Dever de Lealdade e Boa-fé:
Princípios jurídicos que impõem às partes de um contrato (inclusive o de trabalho) a obrigação de agir com honestidade, probidade, confiança e respeito mútuo, tanto na celebração quanto na execução e conclusão do contrato. O art. 422 do Código Civil é um dos pilares desse dever.
Desvio de Clientela:
Ato de atrair, por meios ilícitos ou antiéticos, os clientes de um concorrente para si.
Know-how (Saber Como):
Conjunto de conhecimentos práticos, técnicas, experiências e informações sigilosas acumuladas por uma empresa, que lhe conferem vantagem competitiva no mercado. Não necessariamente patenteável, mas de grande valor estratégico.
Livre Concorrência:
Princípio constitucional (art. 170, IV, da Constituição Federal) que assegura a todos o livre exercício de qualquer atividade econômica, independentemente de autorização de órgãos públicos, salvo nos casos previstos em lei, e reprime o abuso do poder econômico que vise à dominação dos mercados, à eliminação da concorrência e ao aumento arbitrário dos lucros.
Perdas e Danos:
Prejuízos materiais (danos emergentes e lucros cessantes) e morais sofridos por alguém em decorrência de ato ilícito ou descumprimento contratual de outrem, gerando o direito à indenização.
Recurso Especial (REsp):
Modalidade de recurso judicial dirigido ao Superior Tribunal de Justiça (STJ) que visa uniformizar a interpretação da lei federal em todo o território nacional, quando uma decisão de tribunal de segunda instância contraria lei federal ou lhe dá interpretação divergente da que lhe haja atribuído outro tribunal.
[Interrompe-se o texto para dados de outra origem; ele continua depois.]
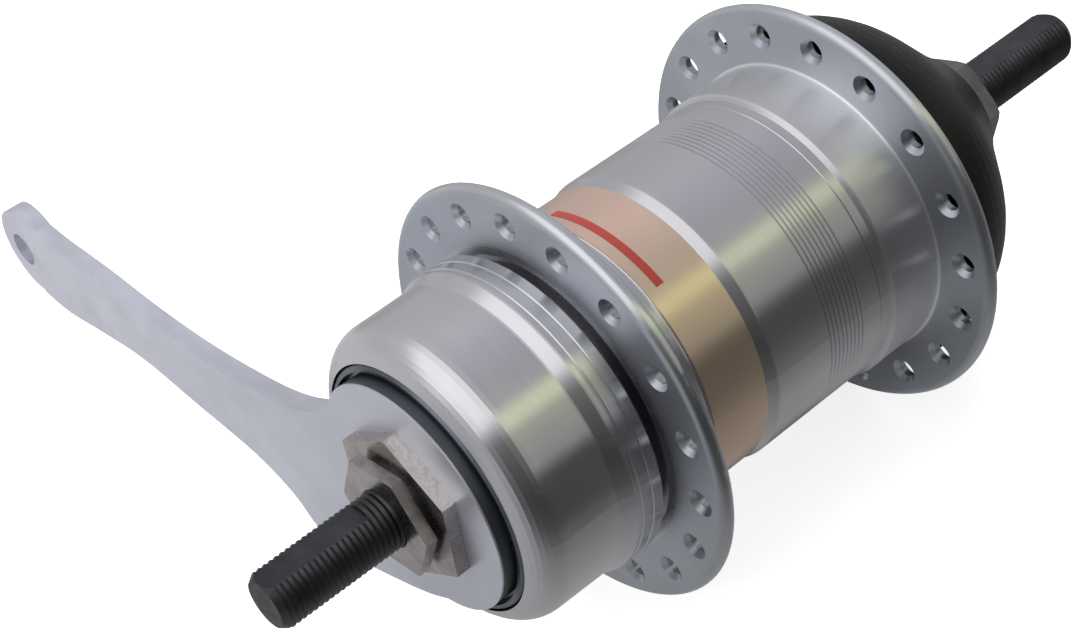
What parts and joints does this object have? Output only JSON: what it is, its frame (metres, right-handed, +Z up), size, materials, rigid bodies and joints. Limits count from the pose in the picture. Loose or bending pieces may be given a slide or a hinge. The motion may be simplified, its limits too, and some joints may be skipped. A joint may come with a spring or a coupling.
{
  "type": "internal gear hub",
  "caption": "Internal gear hub with coaster brake: drilled spoke flanges, round shell, bright brake drum, flat brake arm, solid axle and a bell shaped dust cover.",
  "frame": {"origin": "on the axle's centre line, midway between the outer faces of the two locknuts", "axes": "+Y runs along the axle to the drive side, -X runs along the brake arm to its clip hole, +Z is up"},
  "size_m": [0.1583, 0.175, 0.0716],
  "materials": {
    "axle": "black oxide, fine thread, smooth flats at both ends",
    "nut_nickel": "nickel plated steel, slightly warm, fine scratches",
    "nut_dull": "dull zinc plated steel",
    "dark_washer": "dark plated steel",
    "arm": "matte light grey coated pressed steel",
    "dust_ring": "dark blue-grey coated pressed steel",
    "hardened_steel": "ground hardened steel, oiled",
    "shell": "satin polished shell with a bright flange rim",
    "drum": "bright plated steel drum",
    "label": "thin printed film with a pearl sheen, no wording",
    "stripe": "plain red printed stripe",
    "balls": "polished ball bearing steel",
    "retainer": "pressed retainer ring",
    "gear_steel": "case hardened gear steel",
    "spring_wire": "drawn spring wire",
    "shoe_lining": "sintered brake shoe",
    "cover": "matte black moulded cover"
  },
  "bodies": {
    "axle_group": {"axle": "axle", "sun_gear": "gear_steel", "left_locknut": "nut_nickel", "left_washer": "dark_washer", "brake_arm_nut": "nut_nickel", "brake_arm": "arm", "left_dust_cap": "dust_ring", "left_cone": "hardened_steel", "shoe_carrier": "hardened_steel", "right_cone": "hardened_steel", "right_washer": "nut_dull", "right_locknut": "nut_dull", "shoe_spring": "spring_wire"},
    "shell": {"hub_shell": "shell", "brake_drum": "drum", "left_ball_cup": "hardened_steel", "left_ratchet_ring": "hardened_steel", "right_ratchet_cup": "hardened_steel", "label_band": "label", "label_stripe": "stripe"},
    "left_ball_set": {"left_balls": "balls", "left_ball_retainer": "retainer"},
    "outer_ball_set": {"outer_balls": "balls", "outer_ball_retainer": "retainer"},
    "inner_ball_set": {"inner_balls": "balls", "inner_ball_retainer": "retainer"},
    "cage": {"planet_cage": "gear_steel", "planet_pins": "hardened_steel", "cage_pawl_pins": "hardened_steel", "cage_pawl_springs": "spring_wire"},
    "cage_pawl_a": {"cage_pawl_1": "hardened_steel"},
    "cage_pawl_b": {"cage_pawl_2": "hardened_steel"},
    "planet_a": {"planet_gear_1": "gear_steel"},
    "planet_b": {"planet_gear_2": "gear_steel"},
    "planet_c": {"planet_gear_3": "gear_steel"},
    "planet_d": {"planet_gear_4": "gear_steel"},
    "ring": {"ring_gear": "gear_steel", "ring_pawl_pins": "hardened_steel", "ring_pawl_springs": "spring_wire"},
    "ring_pawl_a": {"ring_pawl_1": "hardened_steel"},
    "ring_pawl_b": {"ring_pawl_2": "hardened_steel"},
    "driver": {"driver": "hardened_steel", "driver_dust_cap": "nut_dull", "clutch_spring": "spring_wire"},
    "clutch": {"clutch": "hardened_steel"},
    "key": {"axle_key": "hardened_steel"},
    "brake_cam": {"brake_cam": "hardened_steel"},
    "shoe_a": {"brake_shoe_1": "shoe_lining", "brake_roller_1": "hardened_steel"},
    "shoe_b": {"brake_shoe_2": "shoe_lining", "brake_roller_2": "hardened_steel"},
    "shoe_c": {"brake_shoe_3": "shoe_lining", "brake_roller_3": "hardened_steel"},
    "cover": {"dust_cover": "cover"}
  },
  "joints": [
    {"name": "shell_spin", "type": "hinge", "parent": "axle_group", "child": "shell", "pos_m": [0, 0, 0], "axis": [0, 1, 0], "continuous": true},
    {"name": "driver_spin", "type": "hinge", "parent": "axle_group", "child": "driver", "pos_m": [0, 0.03, 0], "axis": [0, 1, 0], "continuous": true},
    {"name": "ring_spin", "type": "hinge", "parent": "axle_group", "child": "ring", "pos_m": [0, 0.01, 0], "axis": [0, 1, 0], "continuous": true},
    {"name": "cage_spin", "type": "hinge", "parent": "axle_group", "child": "cage", "pos_m": [0, -0.01, 0], "axis": [0, 1, 0], "continuous": true},
    {"name": "planet_a_spin", "type": "hinge", "parent": "cage", "child": "planet_a", "pos_m": [0.01275, 0, 0], "axis": [0, 1, 0], "continuous": true},
    {"name": "planet_b_spin", "type": "hinge", "parent": "cage", "child": "planet_b", "pos_m": [0, 0, -0.01275], "axis": [0, 1, 0], "continuous": true},
    {"name": "planet_c_spin", "type": "hinge", "parent": "cage", "child": "planet_c", "pos_m": [-0.01275, 0, 0], "axis": [0, 1, 0], "continuous": true},
    {"name": "planet_d_spin", "type": "hinge", "parent": "cage", "child": "planet_d", "pos_m": [0, 0, 0.01275], "axis": [0, 1, 0], "continuous": true},
    {"name": "left_ball_set_spin", "type": "hinge", "parent": "axle_group", "child": "left_ball_set", "pos_m": [0, -0.0495, 0], "axis": [0, 1, 0], "continuous": true},
    {"name": "outer_ball_set_spin", "type": "hinge", "parent": "axle_group", "child": "outer_ball_set", "pos_m": [0, 0.03, 0], "axis": [0, 1, 0], "continuous": true},
    {"name": "inner_ball_set_spin", "type": "hinge", "parent": "axle_group", "child": "inner_ball_set", "pos_m": [0, 0.047, 0], "axis": [0, 1, 0], "continuous": true},
    {"name": "cage_pawl_a_lift", "type": "hinge", "parent": "cage", "child": "cage_pawl_a", "pos_m": [0.015, -0.0232, 0], "axis": [0, 1, 0], "range_deg": [0, 22]},
    {"name": "cage_pawl_b_lift", "type": "hinge", "parent": "cage", "child": "cage_pawl_b", "pos_m": [-0.015, -0.0232, 0], "axis": [0, 1, 0], "range_deg": [0, 22]},
    {"name": "ring_pawl_a_lift", "type": "hinge", "parent": "ring", "child": "ring_pawl_a", "pos_m": [0.015, 0.0174, 0], "axis": [0, 1, 0], "range_deg": [0, 22]},
    {"name": "ring_pawl_b_lift", "type": "hinge", "parent": "ring", "child": "ring_pawl_b", "pos_m": [-0.015, 0.0174, 0], "axis": [0, 1, 0], "range_deg": [0, 22]},
    {"name": "clutch_slide", "type": "slide", "parent": "driver", "child": "clutch", "axis": [0, 1, 0], "range_m": [0, 0.003], "deforming": ["clutch_spring"]},
    {"name": "key_slide", "type": "slide", "parent": "axle_group", "child": "key", "axis": [0, 1, 0], "range_m": [0, 0.003]},
    {"name": "brake_cam_turn", "type": "hinge", "parent": "axle_group", "child": "brake_cam", "pos_m": [0, -0.0388, 0], "axis": [0, 1, 0], "range_deg": [0, 15]},
    {"name": "shoe_a_slide", "type": "slide", "parent": "axle_group", "child": "shoe_a", "axis": [1, 0, 0], "range_m": [0, 0.0005], "deforming": ["shoe_spring"]},
    {"name": "shoe_b_slide", "type": "slide", "parent": "axle_group", "child": "shoe_b", "axis": [-0.5, 0, -0.866], "range_m": [0, 0.0005]},
    {"name": "shoe_c_slide", "type": "slide", "parent": "axle_group", "child": "shoe_c", "axis": [-0.5, 0, 0.866], "range_m": [0, 0.0005]},
    {"name": "cover_pull", "type": "slide", "parent": "axle_group", "child": "cover", "axis": [0, 1, 0], "range_m": [0, 0.04]}
  ],
  "couplings": [
    {"joint": "ring_spin", "follows": "driver_spin", "ratio": 1},
    {"joint": "cage_spin", "follows": "driver_spin", "ratio": 0.73333},
    {"joint": "inner_ball_set_spin", "follows": "driver_spin", "ratio": 0.608},
    {"joint": "planet_a_spin", "follows": "driver_spin", "ratio": 0.8381},
    {"joint": "planet_b_spin", "follows": "driver_spin", "ratio": 0.8381},
    {"joint": "planet_c_spin", "follows": "driver_spin", "ratio": 0.8381},
    {"joint": "planet_d_spin", "follows": "driver_spin", "ratio": 0.8381},
    {"joint": "left_ball_set_spin", "follows": "shell_spin", "ratio": 0.583},
    {"joint": "outer_ball_set_spin", "follows": "shell_spin", "ratio": 0.535},
    {"joint": "key_slide", "follows": "clutch_slide", "ratio": 1},
    {"joint": "brake_cam_turn", "follows": "shoe_a_slide", "rad_per_m": 523.59},
    {"joint": "shoe_b_slide", "follows": "shoe_a_slide", "ratio": 1},
    {"joint": "shoe_c_slide", "follows": "shoe_a_slide", "ratio": 1}
  ]
}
Segredo de Empresa (ou Segredo Industrial):
Informação confidencial de natureza técnica, comercial ou industrial, cujo detentor toma medidas para manter em sigilo e que lhe confere vantagem competitiva. Sua divulgação ou uso não autorizado pode configurar concorrência desleal.
Superior Tribunal de Justiça (STJ):
Órgão do Poder Judiciário brasileiro responsável, primordialmente, por uniformizar a interpretação da legislação federal infraconstitucional.